[START OF Supplied records]
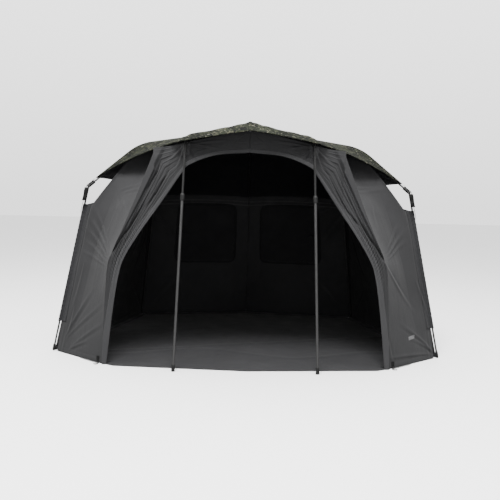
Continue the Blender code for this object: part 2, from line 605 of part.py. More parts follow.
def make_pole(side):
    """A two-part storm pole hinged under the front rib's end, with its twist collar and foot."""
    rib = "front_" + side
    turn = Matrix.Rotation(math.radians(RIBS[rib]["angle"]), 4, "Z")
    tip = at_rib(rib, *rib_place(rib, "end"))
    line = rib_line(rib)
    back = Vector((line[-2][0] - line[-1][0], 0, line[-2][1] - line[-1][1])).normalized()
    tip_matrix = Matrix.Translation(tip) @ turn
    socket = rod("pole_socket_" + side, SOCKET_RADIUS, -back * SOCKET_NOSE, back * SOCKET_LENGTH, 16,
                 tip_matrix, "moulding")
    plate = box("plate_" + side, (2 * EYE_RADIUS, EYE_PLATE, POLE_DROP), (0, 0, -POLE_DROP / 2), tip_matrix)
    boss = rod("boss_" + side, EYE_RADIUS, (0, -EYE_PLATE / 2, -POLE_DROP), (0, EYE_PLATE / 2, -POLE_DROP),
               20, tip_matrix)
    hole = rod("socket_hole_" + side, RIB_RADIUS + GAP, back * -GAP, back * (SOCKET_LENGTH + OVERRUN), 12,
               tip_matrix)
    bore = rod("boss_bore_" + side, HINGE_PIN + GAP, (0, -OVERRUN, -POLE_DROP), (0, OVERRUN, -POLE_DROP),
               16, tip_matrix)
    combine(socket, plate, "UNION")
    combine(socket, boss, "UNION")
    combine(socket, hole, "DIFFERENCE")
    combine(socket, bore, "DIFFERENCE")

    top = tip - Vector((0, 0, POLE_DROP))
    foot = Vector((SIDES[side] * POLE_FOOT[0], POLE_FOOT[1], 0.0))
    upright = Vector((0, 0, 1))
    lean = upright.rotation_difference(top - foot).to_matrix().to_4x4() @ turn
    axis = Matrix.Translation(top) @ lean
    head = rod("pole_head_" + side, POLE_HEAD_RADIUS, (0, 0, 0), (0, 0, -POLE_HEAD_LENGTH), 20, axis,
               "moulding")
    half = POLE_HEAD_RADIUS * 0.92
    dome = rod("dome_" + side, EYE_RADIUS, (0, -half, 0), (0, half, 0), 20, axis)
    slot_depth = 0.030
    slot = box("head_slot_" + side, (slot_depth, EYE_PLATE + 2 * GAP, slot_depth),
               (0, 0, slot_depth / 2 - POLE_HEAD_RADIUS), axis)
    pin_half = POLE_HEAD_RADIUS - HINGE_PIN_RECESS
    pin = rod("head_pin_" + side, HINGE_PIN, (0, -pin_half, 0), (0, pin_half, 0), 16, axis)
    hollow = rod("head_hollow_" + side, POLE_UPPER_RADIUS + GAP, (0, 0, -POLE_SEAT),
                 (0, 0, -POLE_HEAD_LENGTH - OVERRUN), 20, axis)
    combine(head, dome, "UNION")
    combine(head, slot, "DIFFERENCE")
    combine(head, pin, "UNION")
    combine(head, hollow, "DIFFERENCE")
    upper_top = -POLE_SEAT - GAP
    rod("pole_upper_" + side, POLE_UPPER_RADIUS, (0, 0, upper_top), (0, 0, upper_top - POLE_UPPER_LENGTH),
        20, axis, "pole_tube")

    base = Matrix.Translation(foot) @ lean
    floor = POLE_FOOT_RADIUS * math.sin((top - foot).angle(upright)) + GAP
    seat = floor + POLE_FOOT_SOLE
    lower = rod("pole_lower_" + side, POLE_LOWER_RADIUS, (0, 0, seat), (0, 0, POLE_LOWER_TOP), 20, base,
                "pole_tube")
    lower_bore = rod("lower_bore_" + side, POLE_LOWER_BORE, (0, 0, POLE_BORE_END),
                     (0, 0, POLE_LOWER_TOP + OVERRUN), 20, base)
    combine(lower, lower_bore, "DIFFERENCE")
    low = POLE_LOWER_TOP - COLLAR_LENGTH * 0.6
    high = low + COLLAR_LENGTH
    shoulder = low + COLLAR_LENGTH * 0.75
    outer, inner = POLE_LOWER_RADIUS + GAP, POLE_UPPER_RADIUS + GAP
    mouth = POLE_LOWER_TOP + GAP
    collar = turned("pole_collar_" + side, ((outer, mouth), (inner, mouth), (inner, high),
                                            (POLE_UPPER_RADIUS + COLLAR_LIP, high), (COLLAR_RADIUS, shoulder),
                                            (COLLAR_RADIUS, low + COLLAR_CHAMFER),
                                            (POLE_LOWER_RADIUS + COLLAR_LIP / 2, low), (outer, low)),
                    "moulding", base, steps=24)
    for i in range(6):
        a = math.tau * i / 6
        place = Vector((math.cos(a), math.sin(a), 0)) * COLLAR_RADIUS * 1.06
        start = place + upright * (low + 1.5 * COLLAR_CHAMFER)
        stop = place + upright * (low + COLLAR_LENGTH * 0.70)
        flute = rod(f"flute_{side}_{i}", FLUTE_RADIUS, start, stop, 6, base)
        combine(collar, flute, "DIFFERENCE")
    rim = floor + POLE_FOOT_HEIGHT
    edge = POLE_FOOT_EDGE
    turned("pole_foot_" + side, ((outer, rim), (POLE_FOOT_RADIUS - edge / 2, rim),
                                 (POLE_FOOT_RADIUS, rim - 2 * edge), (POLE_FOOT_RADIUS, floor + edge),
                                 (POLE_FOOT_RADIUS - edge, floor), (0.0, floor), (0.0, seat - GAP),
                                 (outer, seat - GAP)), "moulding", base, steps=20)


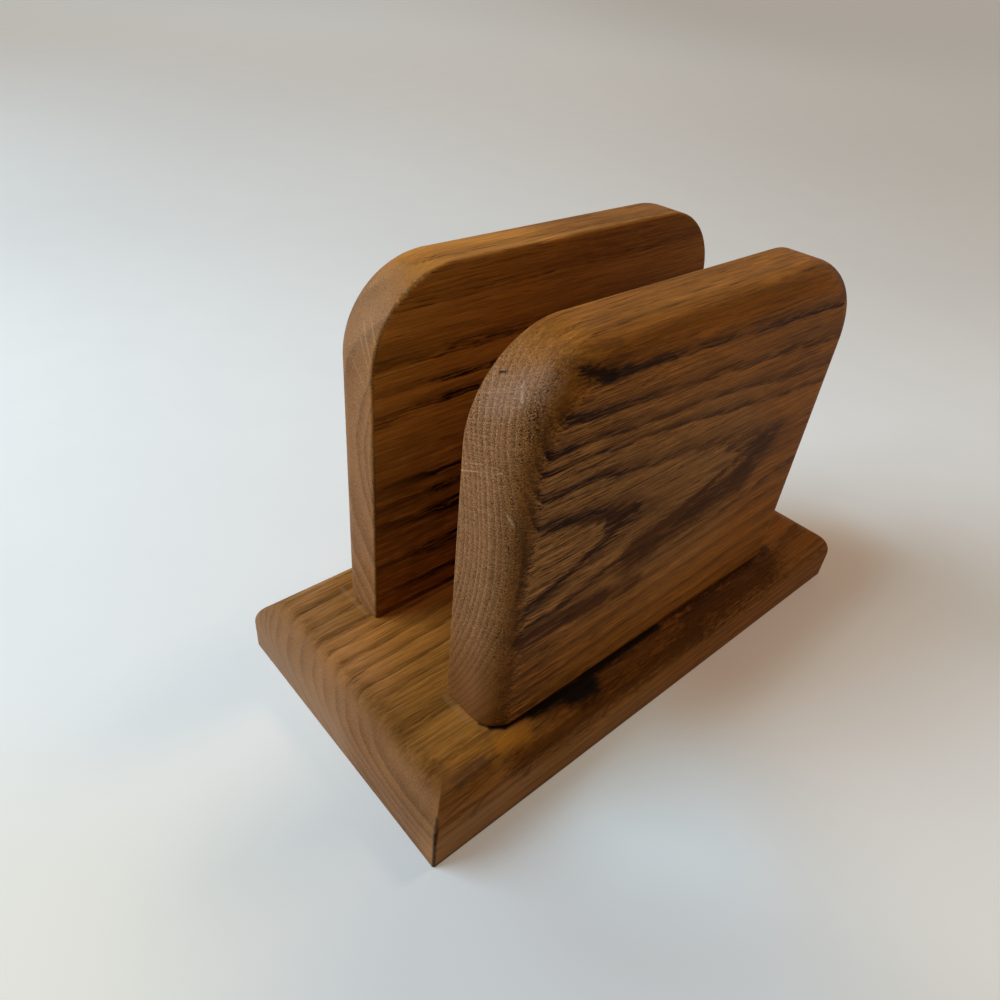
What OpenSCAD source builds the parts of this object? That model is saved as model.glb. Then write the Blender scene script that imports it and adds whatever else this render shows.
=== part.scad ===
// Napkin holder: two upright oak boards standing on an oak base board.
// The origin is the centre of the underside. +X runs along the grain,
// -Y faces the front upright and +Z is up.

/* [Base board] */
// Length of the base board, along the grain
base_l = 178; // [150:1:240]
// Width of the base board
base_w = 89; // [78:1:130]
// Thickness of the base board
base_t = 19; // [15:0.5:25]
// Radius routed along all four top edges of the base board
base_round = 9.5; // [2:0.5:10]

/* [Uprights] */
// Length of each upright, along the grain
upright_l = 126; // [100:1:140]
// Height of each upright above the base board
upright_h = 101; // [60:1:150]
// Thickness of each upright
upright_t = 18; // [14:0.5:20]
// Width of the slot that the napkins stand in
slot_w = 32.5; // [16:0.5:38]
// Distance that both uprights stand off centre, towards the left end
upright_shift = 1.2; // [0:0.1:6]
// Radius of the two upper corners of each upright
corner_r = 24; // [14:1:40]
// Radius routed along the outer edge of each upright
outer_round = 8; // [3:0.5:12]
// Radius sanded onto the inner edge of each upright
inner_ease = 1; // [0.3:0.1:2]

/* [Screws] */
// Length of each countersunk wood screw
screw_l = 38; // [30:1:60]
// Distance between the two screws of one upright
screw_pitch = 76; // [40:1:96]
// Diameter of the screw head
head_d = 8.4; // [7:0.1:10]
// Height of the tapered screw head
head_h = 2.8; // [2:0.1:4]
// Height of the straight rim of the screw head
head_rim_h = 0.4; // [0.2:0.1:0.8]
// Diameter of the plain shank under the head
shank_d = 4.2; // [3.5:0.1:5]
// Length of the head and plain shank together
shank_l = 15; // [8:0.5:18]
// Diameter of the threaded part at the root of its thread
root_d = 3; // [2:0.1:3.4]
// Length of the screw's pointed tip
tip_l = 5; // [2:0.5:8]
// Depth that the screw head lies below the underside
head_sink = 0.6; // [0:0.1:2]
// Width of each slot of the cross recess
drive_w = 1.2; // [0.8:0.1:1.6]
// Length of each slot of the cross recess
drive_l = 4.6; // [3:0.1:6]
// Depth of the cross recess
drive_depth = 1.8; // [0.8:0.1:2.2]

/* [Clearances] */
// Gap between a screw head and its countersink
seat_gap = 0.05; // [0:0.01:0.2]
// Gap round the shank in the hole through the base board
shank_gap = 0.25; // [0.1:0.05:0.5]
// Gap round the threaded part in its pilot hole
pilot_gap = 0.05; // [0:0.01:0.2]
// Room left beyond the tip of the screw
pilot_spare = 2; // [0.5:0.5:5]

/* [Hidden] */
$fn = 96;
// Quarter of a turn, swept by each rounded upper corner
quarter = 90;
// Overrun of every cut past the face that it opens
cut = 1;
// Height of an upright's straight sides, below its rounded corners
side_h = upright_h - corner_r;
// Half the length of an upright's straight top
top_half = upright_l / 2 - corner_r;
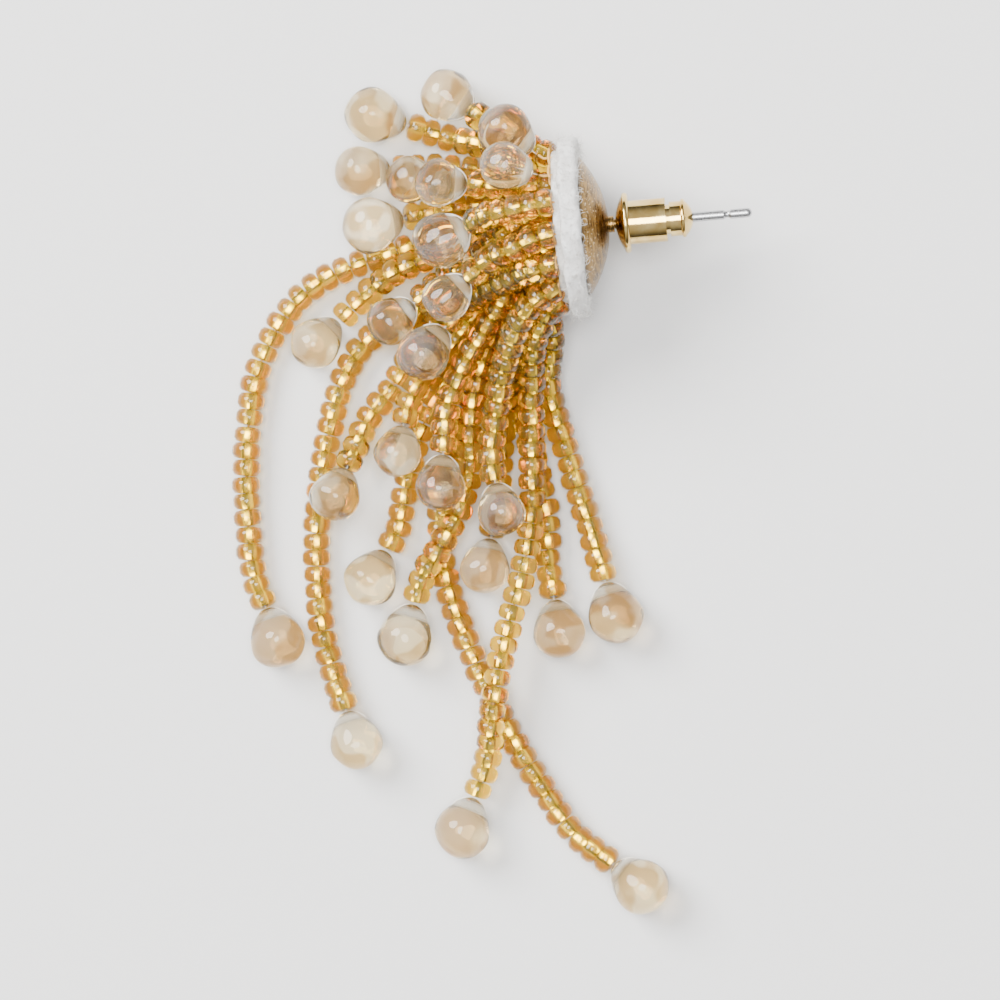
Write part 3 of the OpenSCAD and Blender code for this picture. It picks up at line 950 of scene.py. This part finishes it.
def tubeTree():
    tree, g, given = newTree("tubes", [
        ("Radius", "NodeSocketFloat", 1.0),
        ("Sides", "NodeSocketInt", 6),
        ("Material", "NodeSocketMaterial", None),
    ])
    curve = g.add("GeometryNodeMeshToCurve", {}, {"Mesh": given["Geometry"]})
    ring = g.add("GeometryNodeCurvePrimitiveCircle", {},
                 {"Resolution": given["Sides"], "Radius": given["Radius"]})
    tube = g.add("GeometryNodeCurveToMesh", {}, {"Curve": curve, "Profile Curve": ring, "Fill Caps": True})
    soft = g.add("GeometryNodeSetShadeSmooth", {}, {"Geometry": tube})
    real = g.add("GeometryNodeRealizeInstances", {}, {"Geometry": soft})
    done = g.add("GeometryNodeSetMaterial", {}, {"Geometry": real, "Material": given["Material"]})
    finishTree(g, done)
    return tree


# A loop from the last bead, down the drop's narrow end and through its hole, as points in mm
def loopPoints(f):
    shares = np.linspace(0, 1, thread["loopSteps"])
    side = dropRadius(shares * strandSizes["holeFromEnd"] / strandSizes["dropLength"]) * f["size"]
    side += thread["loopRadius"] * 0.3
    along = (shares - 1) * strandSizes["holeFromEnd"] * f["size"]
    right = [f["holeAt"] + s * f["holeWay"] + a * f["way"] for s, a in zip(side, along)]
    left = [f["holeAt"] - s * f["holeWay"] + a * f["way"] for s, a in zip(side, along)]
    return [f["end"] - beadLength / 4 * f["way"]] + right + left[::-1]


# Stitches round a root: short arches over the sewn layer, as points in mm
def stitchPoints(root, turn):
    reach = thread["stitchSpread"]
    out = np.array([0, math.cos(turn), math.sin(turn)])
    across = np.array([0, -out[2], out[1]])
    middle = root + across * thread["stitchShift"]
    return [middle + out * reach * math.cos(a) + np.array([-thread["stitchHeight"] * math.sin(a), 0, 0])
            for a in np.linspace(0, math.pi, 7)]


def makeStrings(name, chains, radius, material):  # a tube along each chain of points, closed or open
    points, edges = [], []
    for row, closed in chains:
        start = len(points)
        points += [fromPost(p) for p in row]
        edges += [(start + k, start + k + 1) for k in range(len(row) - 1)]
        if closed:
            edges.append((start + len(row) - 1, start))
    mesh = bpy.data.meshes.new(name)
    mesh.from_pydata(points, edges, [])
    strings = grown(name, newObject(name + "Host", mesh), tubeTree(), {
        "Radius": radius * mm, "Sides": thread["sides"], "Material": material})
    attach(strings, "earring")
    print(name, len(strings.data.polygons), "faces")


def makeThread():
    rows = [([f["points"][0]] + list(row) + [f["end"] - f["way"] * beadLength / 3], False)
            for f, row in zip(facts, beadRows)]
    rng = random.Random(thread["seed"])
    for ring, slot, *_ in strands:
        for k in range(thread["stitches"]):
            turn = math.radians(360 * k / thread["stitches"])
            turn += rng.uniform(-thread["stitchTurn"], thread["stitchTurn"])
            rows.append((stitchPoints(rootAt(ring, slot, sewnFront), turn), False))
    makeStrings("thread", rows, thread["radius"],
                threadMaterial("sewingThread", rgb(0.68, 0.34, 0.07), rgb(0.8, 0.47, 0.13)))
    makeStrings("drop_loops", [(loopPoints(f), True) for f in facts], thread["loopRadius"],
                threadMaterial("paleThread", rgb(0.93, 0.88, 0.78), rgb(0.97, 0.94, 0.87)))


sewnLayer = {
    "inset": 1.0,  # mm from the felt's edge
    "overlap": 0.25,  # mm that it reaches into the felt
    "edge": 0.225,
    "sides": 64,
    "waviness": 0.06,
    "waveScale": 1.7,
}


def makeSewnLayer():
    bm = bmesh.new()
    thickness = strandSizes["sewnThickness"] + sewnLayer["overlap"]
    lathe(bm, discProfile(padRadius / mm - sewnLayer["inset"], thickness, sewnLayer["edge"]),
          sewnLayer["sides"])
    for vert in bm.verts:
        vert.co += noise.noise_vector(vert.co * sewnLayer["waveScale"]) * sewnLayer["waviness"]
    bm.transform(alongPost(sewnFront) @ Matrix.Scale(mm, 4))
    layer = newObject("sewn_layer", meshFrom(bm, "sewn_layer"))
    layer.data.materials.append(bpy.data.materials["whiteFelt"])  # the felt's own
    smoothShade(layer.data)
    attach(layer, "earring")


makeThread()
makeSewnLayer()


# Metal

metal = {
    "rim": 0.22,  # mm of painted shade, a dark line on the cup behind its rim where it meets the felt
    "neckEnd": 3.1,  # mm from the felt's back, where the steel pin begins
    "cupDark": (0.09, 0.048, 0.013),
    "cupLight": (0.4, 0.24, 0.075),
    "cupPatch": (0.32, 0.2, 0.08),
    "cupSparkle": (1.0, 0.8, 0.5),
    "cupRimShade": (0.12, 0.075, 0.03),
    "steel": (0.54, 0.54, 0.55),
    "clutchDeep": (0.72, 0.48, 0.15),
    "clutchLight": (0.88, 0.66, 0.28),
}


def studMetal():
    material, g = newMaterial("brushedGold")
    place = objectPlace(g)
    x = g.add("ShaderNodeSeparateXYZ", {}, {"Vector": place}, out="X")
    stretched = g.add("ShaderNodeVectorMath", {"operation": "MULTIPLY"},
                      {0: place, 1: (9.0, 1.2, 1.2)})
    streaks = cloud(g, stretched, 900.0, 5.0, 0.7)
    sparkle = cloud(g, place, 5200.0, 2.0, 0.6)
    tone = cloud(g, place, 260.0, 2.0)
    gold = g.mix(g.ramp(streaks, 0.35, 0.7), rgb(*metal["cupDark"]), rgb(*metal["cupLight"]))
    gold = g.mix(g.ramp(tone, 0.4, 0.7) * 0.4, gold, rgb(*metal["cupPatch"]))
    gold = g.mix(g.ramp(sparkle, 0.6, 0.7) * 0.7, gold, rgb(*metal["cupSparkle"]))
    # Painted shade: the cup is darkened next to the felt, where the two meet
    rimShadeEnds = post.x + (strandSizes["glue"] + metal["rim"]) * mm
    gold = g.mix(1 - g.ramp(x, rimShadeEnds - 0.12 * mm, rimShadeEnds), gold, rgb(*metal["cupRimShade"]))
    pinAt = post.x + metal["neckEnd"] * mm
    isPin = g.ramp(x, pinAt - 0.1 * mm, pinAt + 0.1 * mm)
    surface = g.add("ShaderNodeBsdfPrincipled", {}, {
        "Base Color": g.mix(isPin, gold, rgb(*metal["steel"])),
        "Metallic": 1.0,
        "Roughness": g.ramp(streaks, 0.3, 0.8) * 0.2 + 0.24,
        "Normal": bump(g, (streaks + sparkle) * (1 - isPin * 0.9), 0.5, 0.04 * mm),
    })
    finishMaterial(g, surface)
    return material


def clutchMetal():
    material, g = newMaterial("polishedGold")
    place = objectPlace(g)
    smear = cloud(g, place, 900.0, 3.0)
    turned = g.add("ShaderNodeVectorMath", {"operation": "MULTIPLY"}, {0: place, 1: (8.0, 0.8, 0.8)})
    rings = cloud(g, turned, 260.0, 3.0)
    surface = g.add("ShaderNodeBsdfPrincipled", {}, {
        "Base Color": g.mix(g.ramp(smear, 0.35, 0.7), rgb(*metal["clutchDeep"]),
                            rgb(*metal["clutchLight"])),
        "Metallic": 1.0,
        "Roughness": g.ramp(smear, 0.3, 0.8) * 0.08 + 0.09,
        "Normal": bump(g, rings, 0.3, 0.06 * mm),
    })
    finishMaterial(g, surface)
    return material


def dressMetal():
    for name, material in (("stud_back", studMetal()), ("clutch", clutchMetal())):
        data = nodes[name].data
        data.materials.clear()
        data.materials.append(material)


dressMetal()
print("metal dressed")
[END OF Supplied records]
Task to carry out: Your task is to collect every line above that contains the word "earring".

Reply:
    attach(strings, "earring")
    attach(layer, "earring")